Desta vez o caso dá pelo nome de Programa Interface, que António Costa afirma ser o mais importante do Programa Nacional de Reformas (PNR).
Na verdade, no PNR não existe nenhuma referência a um Programa Interface. Embora se mencionem três das quatro medidas que o compõem – os Apoios aos Centro de Interface Tecnológico, os Laboratórios Colaborativos e o Clube de Fornecedores – elas surgem associadas a propósitos distintos (as duas primeiras ao reforço da I&D e Inovação, a terceira à internacionalização da economia). E a quarta medida do Interface – os Clusters de Competitividade – não vem sequer mencionada no que se conhece do PNR.
O problema não é apenas o facto de estarem aqui em causa medidas com propósitos aparentemente distintos. No caso do “Interface” também não se percebe qual a coerência entre as quatro medidas, nem como serão articuladas (tendo presente que cada uma delas é conduzida por uma agência pública distinta, sendo tuteladas por três ministros diferentes), nem ainda por que ficaram de fora outras medidas relevantes do sistema nacional de inovação relacionadas com a noção de interface (por exemplo, os gabinetes de transferência de tecnologia das instituições de ensino superior).
Dizem-me que a política é mesmo assim, que a comunicação é 2/3 da governação, que a forma sobrepõe-se com frequência à substância. Empacotar medidas dispersas, não exaustivas e por vezes já no terreno, sob nomes pomposos de programas supostamente novos, é uma forma eficaz de mostrar à opinião pública que há vida para além do défice. Pode ser que sim. O que me preocupa é saber quem se ocupará do 1/3 que falta à governação, depois de cumpridos os objectivos promocionais.

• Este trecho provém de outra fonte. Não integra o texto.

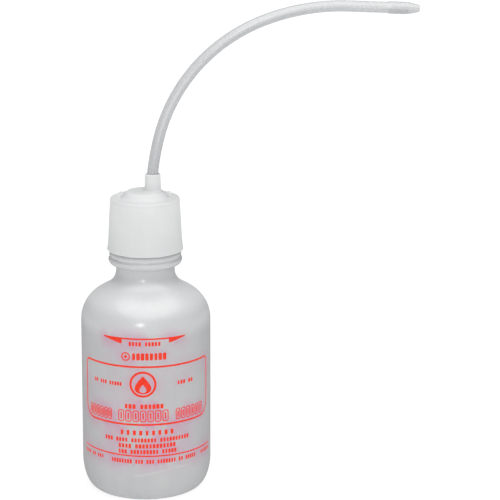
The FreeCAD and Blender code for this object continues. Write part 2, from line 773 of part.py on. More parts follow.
# ---------------------------------------------------------------------------
# Checks, then one STEP file for each piece
# ---------------------------------------------------------------------------
doc.recompute()
print("tip starts at", round(tip_x, 2), round(tip_z, 2), "heading", round(tip_deg, 2))
print("tip formula   ", round(num(EX), 2), round(num(EZ), 2), round(num(TURN), 2))
print("outlet at", [round(num(v), 2) for v in tip("tip_length", "0")])
print("dip end", round(dip_x, 2), round(dip_z, 2), "heading", round(dip_deg, 2))
print("neck radius", round(num(NR), 3), "at", round(num(NZ), 2))
for obj in doc.Objects:
    bad = [s for s in obj.State if s in ("Invalid", "Error")]
    if bad:
        raise RuntimeError("%s is %s" % (obj.Name, bad))
parts = [bottle, cap, liner, spout, sleeve, screens, dip]
for body in parts:
    shape = body.Shape
    if shape.isNull() or not shape.isValid() or not shape.Solids:
        raise RuntimeError(body.Label + " has no valid solid")
    box = shape.BoundBox
    print(
        "%-17s solids %d faces %3d volume %9.1f  x %.1f..%.1f y %.1f..%.1f z %.1f..%.1f"
        % (
            body.Label,
            len(shape.Solids),
            len(shape.Faces),
            shape.Volume,
            box.XMin,
            box.XMax,
            box.YMin,
            box.YMax,
            box.ZMin,
            box.ZMax,
        )
    )
print("one screen", round(one_screen, 2), "both", round(screens.Shape.Volume, 2))
os.makedirs("parts", exist_ok=True)
for body in parts:
    body.Shape.exportStep("parts/%s.step" % body.Label)
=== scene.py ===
import math

import bmesh
import bpy
import numpy as np
from mathutils import Matrix, Vector


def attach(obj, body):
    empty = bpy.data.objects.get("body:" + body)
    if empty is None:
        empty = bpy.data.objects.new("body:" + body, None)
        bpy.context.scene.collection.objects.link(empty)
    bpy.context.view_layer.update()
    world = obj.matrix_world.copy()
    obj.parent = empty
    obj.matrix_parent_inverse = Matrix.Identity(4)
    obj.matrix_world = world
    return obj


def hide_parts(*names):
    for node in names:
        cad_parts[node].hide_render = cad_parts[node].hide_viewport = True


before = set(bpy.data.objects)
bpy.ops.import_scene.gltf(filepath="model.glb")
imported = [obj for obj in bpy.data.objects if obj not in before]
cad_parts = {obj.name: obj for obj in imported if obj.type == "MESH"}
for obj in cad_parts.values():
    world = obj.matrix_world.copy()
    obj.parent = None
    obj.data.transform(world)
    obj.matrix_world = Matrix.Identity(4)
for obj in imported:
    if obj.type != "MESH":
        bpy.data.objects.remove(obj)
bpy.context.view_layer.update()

MM = 0.001
TAU = 2 * math.pi
scene = bpy.context.scene


# ---------------------------------------------------------------------------
# Profiles: lists of (radius, height) points in mm
# ---------------------------------------------------------------------------
def arc(cx, cz, rx, a0, a1, n, rz=None):
    rz = rx if rz is None else rz
    return [
        (
            cx + rx * math.cos(math.radians(a0 + (a1 - a0) * i / n)),
            cz + rz * math.sin(math.radians(a0 + (a1 - a0) * i / n)),
        )
        for i in range(n + 1)
    ]


def tidy(points):
    out = []
    for p in points:
        if not out or math.dist(out[-1], p) > 1e-4:
            out.append(tuple(p))
    return out


def soften(points, radius, least=16.0, n=4, keep=()):
    """Round every corner of a polyline that turns by more than `least` degrees."""
    points = tidy(points)
    out = [points[0]]
    for a, b, c in zip(points, points[1:], points[2:]):
        u = np.subtract(a, b)
        v = np.subtract(c, b)
        lu, lv = np.linalg.norm(u), np.linalg.norm(v)
        u, v = u / lu, v / lv
        turn = math.degrees(math.acos(max(-1, min(1, -float(u @ v)))))
        if turn < least or b in keep:
            out.append(b)
            continue
        cut = min(radius * math.tan(math.radians(turn) / 2), 0.42 * lu, 0.42 * lv)
        p, q = np.add(b, u * cut), np.add(b, v * cut)
        for i in range(n + 1):
            t = i / n
            out.append(tuple((1 - t) ** 2 * p + 2 * t * (1 - t) * np.array(b) + t * t * q))
    out.append(points[-1])
    return tidy(out)


def refine(points, step, low=-1e9, high=1e9):
    """Add rows so that no stretch between two heights is longer than `step`."""
    out = [points[0]]
    for a, b in zip(points, points[1:]):
        length = math.dist(a, b)
        inside = low <= min(a[1], b[1]) and max(a[1], b[1]) <= high
        n = max(1, math.ceil(length / step)) if inside else 1
        for i in range(1, n + 1):
            out.append((a[0] + (b[0] - a[0]) * i / n, a[1] + (b[1] - a[1]) * i / n))
    return out


# ---------------------------------------------------------------------------
# Meshes
# ---------------------------------------------------------------------------
def piece(name, verts, faces, material, body, sharp=32.0, attributes=None):
    """A smooth shaded mesh from vertices in mm, riding on a body of the frame."""
    mesh = bpy.data.meshes.new(name)
    mesh.from_pydata((np.asarray(verts, float) * MM).tolist(), [], faces)
    for key, values in (attributes or {}).items():
        layer = mesh.attributes.new(key, "FLOAT", "POINT")
        layer.data.foreach_set("value", np.asarray(values, np.float32))
    bm = bmesh.new()
    bm.from_mesh(mesh)
    bmesh.ops.recalc_face_normals(bm, faces=bm.faces[:])
    bm.to_mesh(mesh)
    bm.free()
    mesh.validate()
    mesh.polygons.foreach_set("use_smooth", [True] * len(mesh.polygons))
    mesh.set_sharp_from_angle(angle=math.radians(sharp))
    mesh.materials.append(material)
    ob = bpy.data.objects.new(name, mesh)
    scene.collection.objects.link(ob)
    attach(ob, body)
    return ob


def rings(count, rows, closed_rows):
    """Quads between consecutive rings of `count` vertices each."""
    faces = []
    last = rows if closed_rows else rows - 1
    for i in range(last):
        a, b = i * count, ((i + 1) % rows) * count
        for j in range(count):
            k = (j + 1) % count
            faces.append((a + j, a + k, b + k, b + j))
    return faces


def columns(n, extra=()):
    """Angles round the axis, evenly spaced plus a few extra ones."""
    angles = [TAU * i / n for i in range(n)]
    for e in extra:
        e %= TAU
        angles = [a for a in angles if abs((a - e + math.pi) % TAU - math.pi) > 0.35 * TAU / n] + [e]
    # keep extras that crowd each other
    return np.array(sorted(set(round(a, 6) for a in angles) | set(round(e % TAU, 6) for e in extra)))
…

A questão central pode ser posta nestes termos: ao contrário da política orçamental, que tem um responsável político claro, ninguém sabe quem responde pela política de inovação em Portugal (é o Ministro da Economia? O da Ciência? O do Planeamento?); ao contrário da política orçamental, que é continuamente escrutinada pela UTAO e pelo Conselho de Finanças Públicas, nenhum organismo autónomo está incumbido de monitorizar e analisar criticamente as políticas seguidas nestes domínios; ao contrário da política orçamental, os resultados destas políticas não se medem ao fim do ano, mas ao fim de décadas. Tudo isto faz com que poucos dêem a devida atenção às estratégias que poderão definir o desenvolvimento do país a prazo.
Da mesma forma que os jornalistas e os partidos da oposição querem sempre saber os pormenores da política orçamental, há coisas que todos deveríamos querer saber acerca das medidas agora anunciadas.
Por exemplo, o governo vai criar programas plurianuais de financiamento de entidades de interface tecnológico. No entanto, governos de várias cores optaram no passado por deixar de financiar directamente tais entidades, apoiando ao invés as despesas das empresas que recorriam aos serviços de interface tecnológico. Isto por três motivos principais: i) para evitar a excessiva dependência daquelas entidades face aos subsídios públicos; ii) para assegurar que as actividades desenvolvidas iam ao encontro das necessidades do tecido produtivo nacional; e iii) para evitar concorrência desleal entre entidades (públicas e privadas) que prestam serviços idênticos. O actual governo até pode ter boas razões para esta mudança de orientação. Eu gostaria que ela fosse devidamente justificada e que se explicasse de que forma o governo pretende evitar os problemas identificados no passado com modelos idênticos ao que se pretende agora implementar.
Outro exemplo: os Clusters de Competitividade, agora empacotados no Programa Interface, correspondem a uma medida que tem mais de uma década. Há uns anos foi objecto de uma avaliação detalhada, a qual identificou várias limitações da política que estava no terreno. Mais uma vez, seria bom percebermos o que pensa o actual governo sobre a experiência passada e como pretende evitar as enormes limitações identificadas nessa experiência. Sobre isto nada sabemos.
O que aqui escrevo não significa que as medidas em causa não tenham valor intrínseco. O problema é que a sobrevalorização do anúncio genérico face ao detalhe, da forma face ao conteúdo, tende a deixar de fora o que é verdadeiramente importante. Há muitos anos que Portugal tem no terreno o leque essencial das medidas de promoção da inovação e internacionalização que existem nos países mais avançados. O que falta não são medidas: são mecanismos institucionais que garantam a sua abrangência, coerência, articulação, continuidade e clareza de propósitos.
Estas políticas, centradas na qualificação do tecido produtivo nacional, são as que verdadeiramente importam para os destinos deste espaço a que chamamos Portugal. Merecem muito mais atenção e dignidade do que lhe tem sido concedido - pelo governos, pelas oposições e pela comunicação social.